# What do I need?



## nitestridar (Jun 29, 2002)

Hello,

I would like to setup a nice sounding audio system....
My question is would 1 10" sub be enough to give me nice bass without ripping the trunk apart? Also what type of power will I need amp wise to handle say a 300-400w amp?

What I have now is 

2 5 1/4" chrome shit speakers in the door with 2 6x9 3 way jbl's in the back.... pioneer deck 6400 ....


----------



## infrared (Aug 1, 2002)

First thing you need to know is what you want .
Do you want a multi amp system ,are you upgrading any existing speakers ?
Do you want a clean all around system or just spls (heavy bass) ?


----------



## nitestridar (Jun 29, 2002)

i would like clean with nice bass....
I don't need the whole car shaking.


So
I would need a multi channel amp if I wanted to hook my speakers up to it as well?


----------



## 2002JustBlue (Sep 9, 2002)

10" will probably be plenty for you. I have found that the Infinity Basslink not only produces a clean sound, but is easy to install. It actually had less of a distorted sound than my brother's 12" in a box and kicked just about as hard.


----------



## nitestridar (Jun 29, 2002)

yeah but what kinda amp do i need to push it?


----------



## infrared (Aug 1, 2002)

Well basically you need 2 amps for a clean all around system. A 4 channel amp for the door and rear speakers and a 2 channel thats bridgeable to one channel (or a mono amp if you can aford one) for the sub(s).
There are some 5 channel amps out there but they dont offer enough power for me, plus they can be bulky which limits your mounting options.


----------



## nitestridar (Jun 29, 2002)

i only have about 5 bills to spend... they got some pioneer 12' on sal 2 for 89.99 450 watt.....then i got about 450 left for the amp


----------



## akapaul (May 25, 2002)

Do you have the stock radio in?

If yes, it does not have preamps to connect to the amps unfortunately


----------



## nitestridar (Jun 29, 2002)

nope i have a pioneer dehp6400...
right off ebay $215.00


----------



## SentraStyleEMW (Aug 15, 2002)

*What to get?*

I would highly recommend that you listen to those Pioneer subs you were looking at before buying them. In my opinion...they just plain suck. You would be much better off getting a single good quality sub rather than the two mediocre at best subs. Look at a JL 12W0, Alpine Type R (SWS1241D), or even a single Kicker CompVR sub (01C12VR2). You will be much happier with any of these single subs than you would with two of those Pioneers. I used to install at a shop which sold the Pioneer subs...and I'd say about 80% of them were returned because they didn't perform like the customer wanted them to (but what do you really expect from a $45 sub???). 

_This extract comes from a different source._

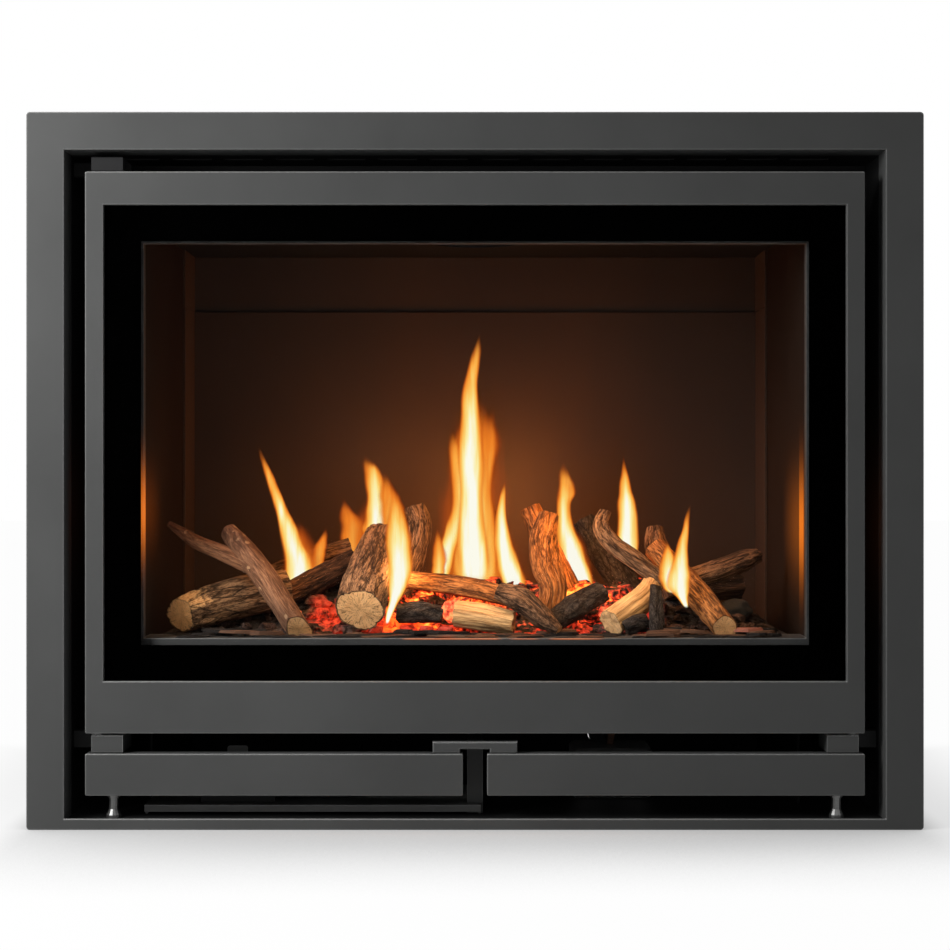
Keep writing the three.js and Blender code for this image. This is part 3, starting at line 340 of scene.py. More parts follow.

The most important part of a subwoofer is the enclosure it is installed in. You can have the most expensive sub out there...but if it is in the wrong size box...it will sound just a good as the cheapest $10 sub you can find.

Since you already have a nice radio, you should be able to find a great sounding system for $500. I would focus on your front stage as far a speakers go. Get a good set of component speakers. Don't focus too much on your rear speakers (but don't neglect them either) as you will be primarilly using them for fill. (I happen to have a set or two of Polk Audio DX3065 components and a set of DX6's for sale if you are interested (6 1/2" components and 6 1/2" coaxial). Get a nice 5 channel amp and your good to go.


----------



## nitestridar (Jun 29, 2002)

i mean as long as my speaker hit good i don't need a sub...
so i guess i would have to get rid of the door speakers and get a 4 ch amp...
but how big of a amp do i need?

my rear speakers are jbl 6x9 3way 200w...

nice magnet 2 about 2-21/2"


----------



## infrared (Aug 1, 2002)

The 200watt rating is a little overated .
Your jbls can probalbly handle about 30 to 50 watts of constant power. 

look for a four channel amp with a range of about 40w per channel .
I know you may want to be brand loyal but Pioneer subs do suck.
Kicker comp subs are good value for your money and they can work in variety of enclosures.You can get a 10" comp for about $79.99 (rated for 125 to 250watts per voice coil) and a 10' comp vr for $119.99 (150-300watts).

These are dual voice coil speakers meaning they are like 2 speakers built into one unit but they roughly equal one and a half .
By using a DVC sub you can build a box for 1 sub and get the results of a big box with 2 subs.


----------



## nitestridar (Jun 29, 2002)

cool thanks


----------



## akapaul (May 25, 2002)

> _cool thanks
> 
> 
> __________________
> ...


OFF TOPIC: dude, i sent you emails and pm's but you dont respond  where did you buy your clear corners?


----------



## nitestridar (Jun 29, 2002)

bro i replied to your email 


i bought them off of ebay for like $15 bucks....
they might be cheaper now


----------



## akapaul (May 25, 2002)

my bad, i dont recall getting that email  oh well, what brand are they?


----------



## nitestridar (Jun 29, 2002)

not sure.... cheap brand...


but the are just fine for me....


----------



## infrared (Aug 1, 2002)

BTW Selrider your door speakers are 6 3/4" with a maximum mounting depth of 2 7/16" . When you upgrade them it may be easier to remove one from the door for a comparisson with the new speakers .


----------



## SentraStyleEMW (Aug 15, 2002)

*DVC Sub???*



infrared said:


> *The 200watt rating is a little overated .
> Your jbls can probalbly handle about 30 to 50 watts of constant power.
> 
> look for a four channel amp with a range of about 40w per channel .
> ...


Those JBL's may be able to handle much more power than that. It really depends on what series speakers they are. If they are the Power Series speakers...you can safely feed them 100+ watts RMS. 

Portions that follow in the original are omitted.